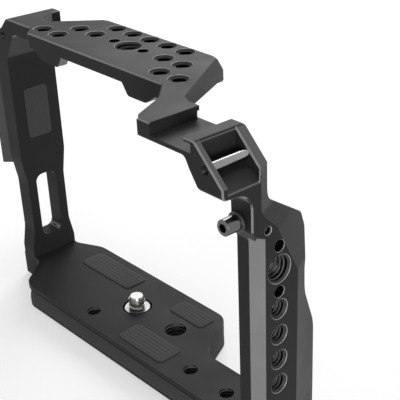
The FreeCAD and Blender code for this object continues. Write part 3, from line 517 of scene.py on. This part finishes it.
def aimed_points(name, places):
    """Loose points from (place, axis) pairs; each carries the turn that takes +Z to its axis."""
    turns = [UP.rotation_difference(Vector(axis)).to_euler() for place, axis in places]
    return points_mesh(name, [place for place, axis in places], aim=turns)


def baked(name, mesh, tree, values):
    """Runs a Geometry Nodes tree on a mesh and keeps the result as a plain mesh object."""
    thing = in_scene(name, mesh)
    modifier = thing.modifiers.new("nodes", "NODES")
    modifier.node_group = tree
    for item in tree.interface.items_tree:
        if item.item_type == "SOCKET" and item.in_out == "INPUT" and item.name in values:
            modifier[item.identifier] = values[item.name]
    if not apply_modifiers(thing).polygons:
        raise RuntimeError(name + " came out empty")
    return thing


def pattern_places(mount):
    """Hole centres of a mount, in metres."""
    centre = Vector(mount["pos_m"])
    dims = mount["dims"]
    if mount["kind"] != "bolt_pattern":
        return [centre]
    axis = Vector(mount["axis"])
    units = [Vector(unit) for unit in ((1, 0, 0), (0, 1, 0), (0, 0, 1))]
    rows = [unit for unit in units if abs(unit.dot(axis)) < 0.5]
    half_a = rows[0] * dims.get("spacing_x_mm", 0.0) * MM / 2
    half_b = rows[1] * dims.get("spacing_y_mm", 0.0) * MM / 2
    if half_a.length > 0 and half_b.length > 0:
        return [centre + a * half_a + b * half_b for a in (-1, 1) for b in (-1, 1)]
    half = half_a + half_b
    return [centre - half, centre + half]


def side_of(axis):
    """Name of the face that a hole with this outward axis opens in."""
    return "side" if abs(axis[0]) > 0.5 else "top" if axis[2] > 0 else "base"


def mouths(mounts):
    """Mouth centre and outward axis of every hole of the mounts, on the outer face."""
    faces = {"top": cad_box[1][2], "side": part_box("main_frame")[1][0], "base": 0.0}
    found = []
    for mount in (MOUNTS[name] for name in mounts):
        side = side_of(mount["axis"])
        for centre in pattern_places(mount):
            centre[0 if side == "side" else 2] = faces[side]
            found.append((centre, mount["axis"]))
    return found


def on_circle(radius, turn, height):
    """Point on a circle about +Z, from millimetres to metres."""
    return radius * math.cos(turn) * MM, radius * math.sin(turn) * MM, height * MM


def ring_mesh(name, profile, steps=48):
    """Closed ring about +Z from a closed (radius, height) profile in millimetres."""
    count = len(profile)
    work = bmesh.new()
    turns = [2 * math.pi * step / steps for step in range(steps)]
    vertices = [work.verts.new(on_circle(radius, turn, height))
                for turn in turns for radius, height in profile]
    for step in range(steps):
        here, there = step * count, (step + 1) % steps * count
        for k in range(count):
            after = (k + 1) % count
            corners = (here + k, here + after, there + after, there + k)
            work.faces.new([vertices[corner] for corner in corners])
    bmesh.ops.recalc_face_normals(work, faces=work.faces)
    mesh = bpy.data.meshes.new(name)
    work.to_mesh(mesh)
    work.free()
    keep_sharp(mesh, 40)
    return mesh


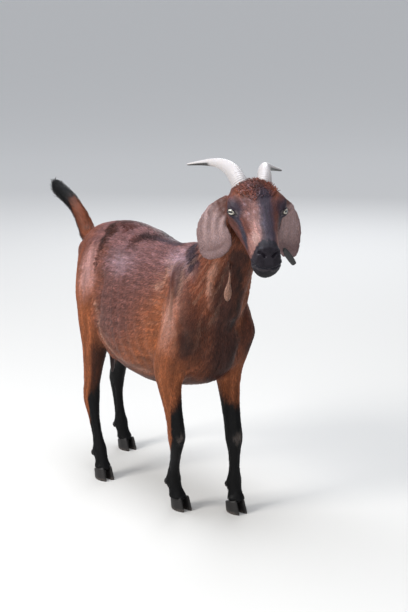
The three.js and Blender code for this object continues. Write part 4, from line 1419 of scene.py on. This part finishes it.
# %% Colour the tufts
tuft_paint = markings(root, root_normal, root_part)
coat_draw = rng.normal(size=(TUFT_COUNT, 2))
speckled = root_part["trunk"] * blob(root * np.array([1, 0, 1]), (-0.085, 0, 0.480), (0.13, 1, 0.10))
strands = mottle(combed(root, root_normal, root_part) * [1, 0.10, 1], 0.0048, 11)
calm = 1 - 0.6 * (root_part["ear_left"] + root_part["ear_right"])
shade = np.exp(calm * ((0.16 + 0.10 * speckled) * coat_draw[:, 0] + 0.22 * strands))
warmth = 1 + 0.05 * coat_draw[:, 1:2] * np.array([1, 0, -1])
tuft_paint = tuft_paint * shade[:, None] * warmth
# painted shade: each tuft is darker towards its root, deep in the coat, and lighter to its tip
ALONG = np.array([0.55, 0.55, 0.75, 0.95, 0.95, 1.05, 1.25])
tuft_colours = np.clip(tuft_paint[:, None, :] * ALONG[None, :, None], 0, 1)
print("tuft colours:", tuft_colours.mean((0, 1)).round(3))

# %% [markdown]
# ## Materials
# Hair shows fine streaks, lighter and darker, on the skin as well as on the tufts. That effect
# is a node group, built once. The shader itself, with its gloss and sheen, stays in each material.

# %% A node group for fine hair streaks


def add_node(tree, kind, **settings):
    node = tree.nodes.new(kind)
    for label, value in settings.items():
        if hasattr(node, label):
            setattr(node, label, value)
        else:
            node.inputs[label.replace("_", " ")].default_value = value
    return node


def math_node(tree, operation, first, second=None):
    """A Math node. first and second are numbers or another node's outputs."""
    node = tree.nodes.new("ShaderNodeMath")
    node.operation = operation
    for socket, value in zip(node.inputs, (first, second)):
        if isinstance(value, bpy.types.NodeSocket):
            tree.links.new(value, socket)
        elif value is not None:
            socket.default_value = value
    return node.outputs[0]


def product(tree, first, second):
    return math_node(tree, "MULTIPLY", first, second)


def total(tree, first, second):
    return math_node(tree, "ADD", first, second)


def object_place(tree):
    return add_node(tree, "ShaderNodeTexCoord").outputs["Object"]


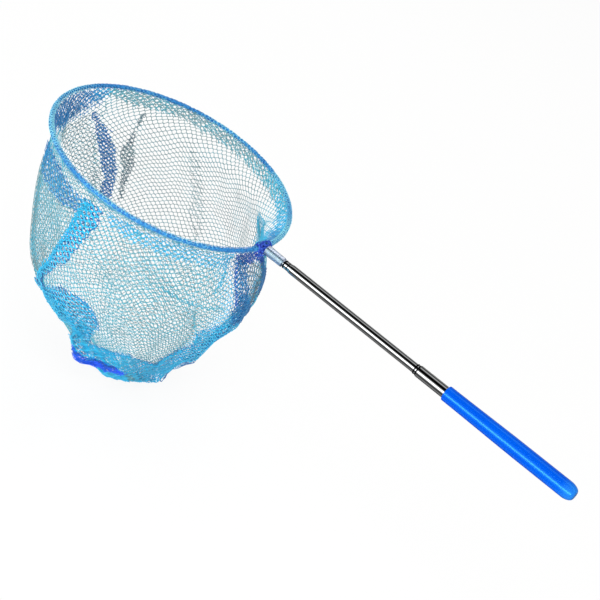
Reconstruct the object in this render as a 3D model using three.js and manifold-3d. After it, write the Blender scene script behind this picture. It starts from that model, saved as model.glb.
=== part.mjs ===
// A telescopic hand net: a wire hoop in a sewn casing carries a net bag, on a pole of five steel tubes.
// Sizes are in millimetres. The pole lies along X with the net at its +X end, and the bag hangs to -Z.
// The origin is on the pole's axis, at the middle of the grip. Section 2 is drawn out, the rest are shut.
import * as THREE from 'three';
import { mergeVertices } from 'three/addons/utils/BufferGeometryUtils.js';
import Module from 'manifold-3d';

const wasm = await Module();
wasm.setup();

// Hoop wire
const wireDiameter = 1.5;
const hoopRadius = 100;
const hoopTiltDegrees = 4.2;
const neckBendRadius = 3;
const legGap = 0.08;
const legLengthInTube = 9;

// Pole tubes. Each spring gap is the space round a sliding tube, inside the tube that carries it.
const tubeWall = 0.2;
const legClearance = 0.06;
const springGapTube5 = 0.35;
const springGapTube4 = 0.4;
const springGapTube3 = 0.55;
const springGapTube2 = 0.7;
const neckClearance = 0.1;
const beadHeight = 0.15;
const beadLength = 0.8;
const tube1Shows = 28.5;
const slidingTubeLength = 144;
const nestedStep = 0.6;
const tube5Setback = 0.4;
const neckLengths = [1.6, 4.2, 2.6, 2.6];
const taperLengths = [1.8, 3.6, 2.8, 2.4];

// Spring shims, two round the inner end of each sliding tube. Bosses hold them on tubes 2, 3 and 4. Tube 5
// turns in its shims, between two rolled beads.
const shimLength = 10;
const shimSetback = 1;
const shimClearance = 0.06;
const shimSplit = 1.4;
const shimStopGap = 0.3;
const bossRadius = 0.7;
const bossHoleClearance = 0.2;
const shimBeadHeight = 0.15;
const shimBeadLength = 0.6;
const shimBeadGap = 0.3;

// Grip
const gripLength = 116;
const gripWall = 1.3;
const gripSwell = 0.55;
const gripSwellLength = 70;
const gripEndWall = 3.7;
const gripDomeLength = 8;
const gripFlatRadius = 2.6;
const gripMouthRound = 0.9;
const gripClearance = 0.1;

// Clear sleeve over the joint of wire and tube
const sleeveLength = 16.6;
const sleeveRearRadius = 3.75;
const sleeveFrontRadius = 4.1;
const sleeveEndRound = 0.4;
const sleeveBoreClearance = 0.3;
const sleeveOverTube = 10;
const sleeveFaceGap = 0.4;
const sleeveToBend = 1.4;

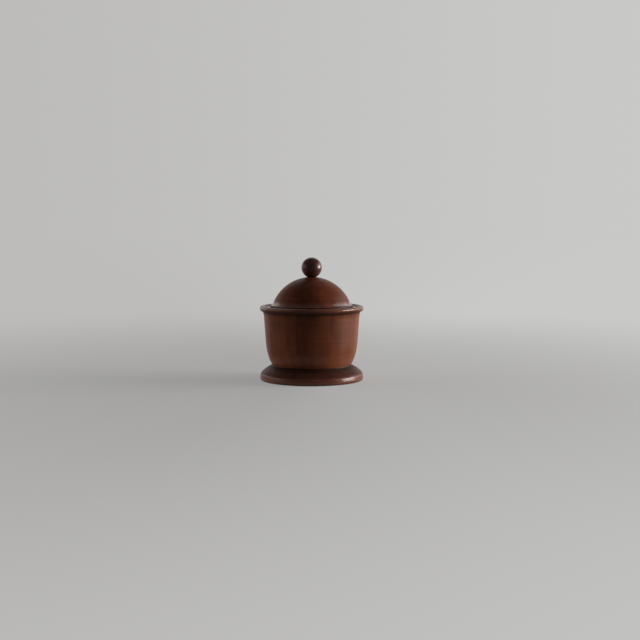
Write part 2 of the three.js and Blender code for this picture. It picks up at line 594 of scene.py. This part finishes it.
-=-=-=-=-
_What to work on_:
Write out all of the records once more, exactly.

_Problem solution_:
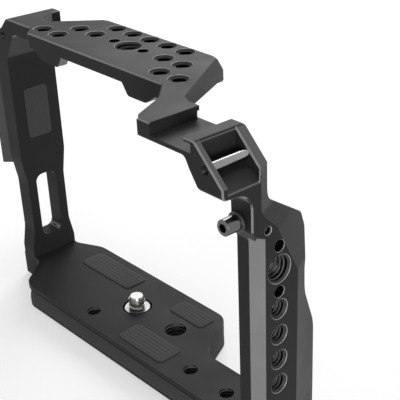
The FreeCAD and Blender code for this object continues. Write part 3, from line 517 of scene.py on. This part finishes it.
def aimed_points(name, places):
    """Loose points from (place, axis) pairs; each carries the turn that takes +Z to its axis."""
    turns = [UP.rotation_difference(Vector(axis)).to_euler() for place, axis in places]
    return points_mesh(name, [place for place, axis in places], aim=turns)


def baked(name, mesh, tree, values):
    """Runs a Geometry Nodes tree on a mesh and keeps the result as a plain mesh object."""
    thing = in_scene(name, mesh)
    modifier = thing.modifiers.new("nodes", "NODES")
    modifier.node_group = tree
    for item in tree.interface.items_tree:
        if item.item_type == "SOCKET" and item.in_out == "INPUT" and item.name in values:
            modifier[item.identifier] = values[item.name]
    if not apply_modifiers(thing).polygons:
        raise RuntimeError(name + " came out empty")
    return thing


def pattern_places(mount):
    """Hole centres of a mount, in metres."""
    centre = Vector(mount["pos_m"])
    dims = mount["dims"]
    if mount["kind"] != "bolt_pattern":
        return [centre]
    axis = Vector(mount["axis"])
    units = [Vector(unit) for unit in ((1, 0, 0), (0, 1, 0), (0, 0, 1))]
    rows = [unit for unit in units if abs(unit.dot(axis)) < 0.5]
    half_a = rows[0] * dims.get("spacing_x_mm", 0.0) * MM / 2
    half_b = rows[1] * dims.get("spacing_y_mm", 0.0) * MM / 2
    if half_a.length > 0 and half_b.length > 0:
        return [centre + a * half_a + b * half_b for a in (-1, 1) for b in (-1, 1)]
    half = half_a + half_b
    return [centre - half, centre + half]


def side_of(axis):
    """Name of the face that a hole with this outward axis opens in."""
    return "side" if abs(axis[0]) > 0.5 else "top" if axis[2] > 0 else "base"


def mouths(mounts):
    """Mouth centre and outward axis of every hole of the mounts, on the outer face."""
    faces = {"top": cad_box[1][2], "side": part_box("main_frame")[1][0], "base": 0.0}
    found = []
    for mount in (MOUNTS[name] for name in mounts):
        side = side_of(mount["axis"])
        for centre in pattern_places(mount):
            centre[0 if side == "side" else 2] = faces[side]
            found.append((centre, mount["axis"]))
    return found


def on_circle(radius, turn, height):
    """Point on a circle about +Z, from millimetres to metres."""
    return radius * math.cos(turn) * MM, radius * math.sin(turn) * MM, height * MM


def ring_mesh(name, profile, steps=48):
    """Closed ring about +Z from a closed (radius, height) profile in millimetres."""
    count = len(profile)
    work = bmesh.new()
    turns = [2 * math.pi * step / steps for step in range(steps)]
    vertices = [work.verts.new(on_circle(radius, turn, height))
                for turn in turns for radius, height in profile]
    for step in range(steps):
        here, there = step * count, (step + 1) % steps * count
        for k in range(count):
            after = (k + 1) % count
            corners = (here + k, here + after, there + after, there + k)
            work.faces.new([vertices[corner] for corner in corners])
    bmesh.ops.recalc_face_normals(work, faces=work.faces)
    mesh = bpy.data.meshes.new(name)
    work.to_mesh(mesh)
    work.free()
    keep_sharp(mesh, 40)
    return mesh


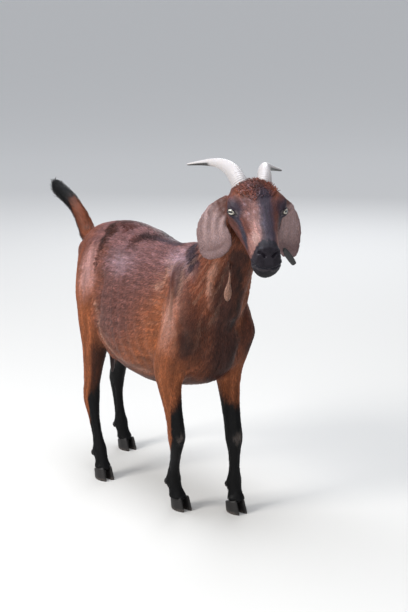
The three.js and Blender code for this object continues. Write part 4, from line 1419 of scene.py on. This part finishes it.
# %% Colour the tufts
tuft_paint = markings(root, root_normal, root_part)
coat_draw = rng.normal(size=(TUFT_COUNT, 2))
speckled = root_part["trunk"] * blob(root * np.array([1, 0, 1]), (-0.085, 0, 0.480), (0.13, 1, 0.10))
strands = mottle(combed(root, root_normal, root_part) * [1, 0.10, 1], 0.0048, 11)
calm = 1 - 0.6 * (root_part["ear_left"] + root_part["ear_right"])
shade = np.exp(calm * ((0.16 + 0.10 * speckled) * coat_draw[:, 0] + 0.22 * strands))
warmth = 1 + 0.05 * coat_draw[:, 1:2] * np.array([1, 0, -1])
tuft_paint = tuft_paint * shade[:, None] * warmth
# painted shade: each tuft is darker towards its root, deep in the coat, and lighter to its tip
ALONG = np.array([0.55, 0.55, 0.75, 0.95, 0.95, 1.05, 1.25])
tuft_colours = np.clip(tuft_paint[:, None, :] * ALONG[None, :, None], 0, 1)
print("tuft colours:", tuft_colours.mean((0, 1)).round(3))

# %% [markdown]
# ## Materials
# Hair shows fine streaks, lighter and darker, on the skin as well as on the tufts. That effect
# is a node group, built once. The shader itself, with its gloss and sheen, stays in each material.

# %% A node group for fine hair streaks


def add_node(tree, kind, **settings):
    node = tree.nodes.new(kind)
    for label, value in settings.items():
        if hasattr(node, label):
            setattr(node, label, value)
        else:
            node.inputs[label.replace("_", " ")].default_value = value
    return node


def math_node(tree, operation, first, second=None):
    """A Math node. first and second are numbers or another node's outputs."""
    node = tree.nodes.new("ShaderNodeMath")
    node.operation = operation
    for socket, value in zip(node.inputs, (first, second)):
        if isinstance(value, bpy.types.NodeSocket):
            tree.links.new(value, socket)
        elif value is not None:
            socket.default_value = value
    return node.outputs[0]


def product(tree, first, second):
    return math_node(tree, "MULTIPLY", first, second)


def total(tree, first, second):
    return math_node(tree, "ADD", first, second)


def object_place(tree):
    return add_node(tree, "ShaderNodeTexCoord").outputs["Object"]


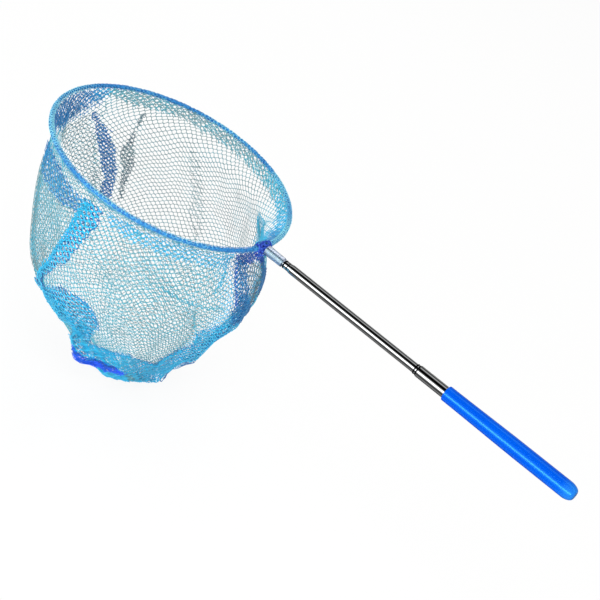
Reconstruct the object in this render as a 3D model using three.js and manifold-3d. After it, write the Blender scene script behind this picture. It starts from that model, saved as model.glb.
=== part.mjs ===
// A telescopic hand net: a wire hoop in a sewn casing carries a net bag, on a pole of five steel tubes.
// Sizes are in millimetres. The pole lies along X with the net at its +X end, and the bag hangs to -Z.
// The origin is on the pole's axis, at the middle of the grip. Section 2 is drawn out, the rest are shut.
import * as THREE from 'three';
import { mergeVertices } from 'three/addons/utils/BufferGeometryUtils.js';
import Module from 'manifold-3d';

const wasm = await Module();
wasm.setup();

// Hoop wire
const wireDiameter = 1.5;
const hoopRadius = 100;
const hoopTiltDegrees = 4.2;
const neckBendRadius = 3;
const legGap = 0.08;
const legLengthInTube = 9;

// Pole tubes. Each spring gap is the space round a sliding tube, inside the tube that carries it.
const tubeWall = 0.2;
const legClearance = 0.06;
const springGapTube5 = 0.35;
const springGapTube4 = 0.4;
const springGapTube3 = 0.55;
const springGapTube2 = 0.7;
const neckClearance = 0.1;
const beadHeight = 0.15;
const beadLength = 0.8;
const tube1Shows = 28.5;
const slidingTubeLength = 144;
const nestedStep = 0.6;
const tube5Setback = 0.4;
const neckLengths = [1.6, 4.2, 2.6, 2.6];
const taperLengths = [1.8, 3.6, 2.8, 2.4];

// Spring shims, two round the inner end of each sliding tube. Bosses hold them on tubes 2, 3 and 4. Tube 5
// turns in its shims, between two rolled beads.
const shimLength = 10;
const shimSetback = 1;
const shimClearance = 0.06;
const shimSplit = 1.4;
const shimStopGap = 0.3;
const bossRadius = 0.7;
const bossHoleClearance = 0.2;
const shimBeadHeight = 0.15;
const shimBeadLength = 0.6;
const shimBeadGap = 0.3;

// Grip
const gripLength = 116;
const gripWall = 1.3;
const gripSwell = 0.55;
const gripSwellLength = 70;
const gripEndWall = 3.7;
const gripDomeLength = 8;
const gripFlatRadius = 2.6;
const gripMouthRound = 0.9;
const gripClearance = 0.1;

// Clear sleeve over the joint of wire and tube
const sleeveLength = 16.6;
const sleeveRearRadius = 3.75;
const sleeveFrontRadius = 4.1;
const sleeveEndRound = 0.4;
const sleeveBoreClearance = 0.3;
const sleeveOverTube = 10;
const sleeveFaceGap = 0.4;
const sleeveToBend = 1.4;

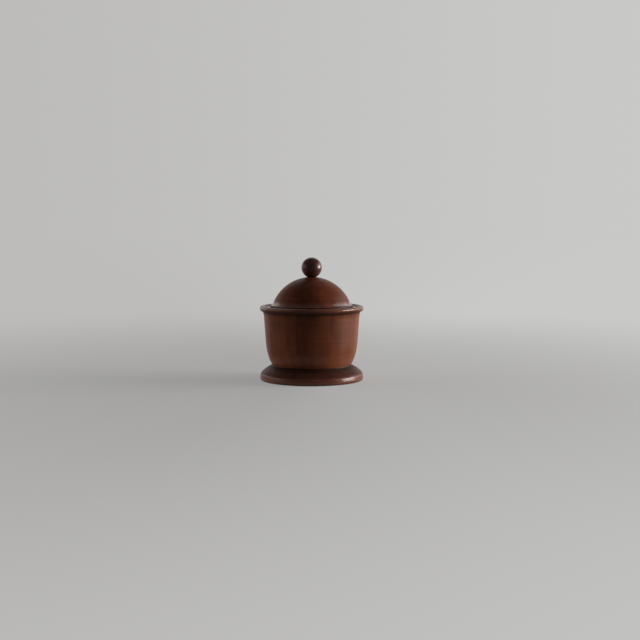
Write part 2 of the three.js and Blender code for this picture. It picks up at line 594 of scene.py. This part finishes it.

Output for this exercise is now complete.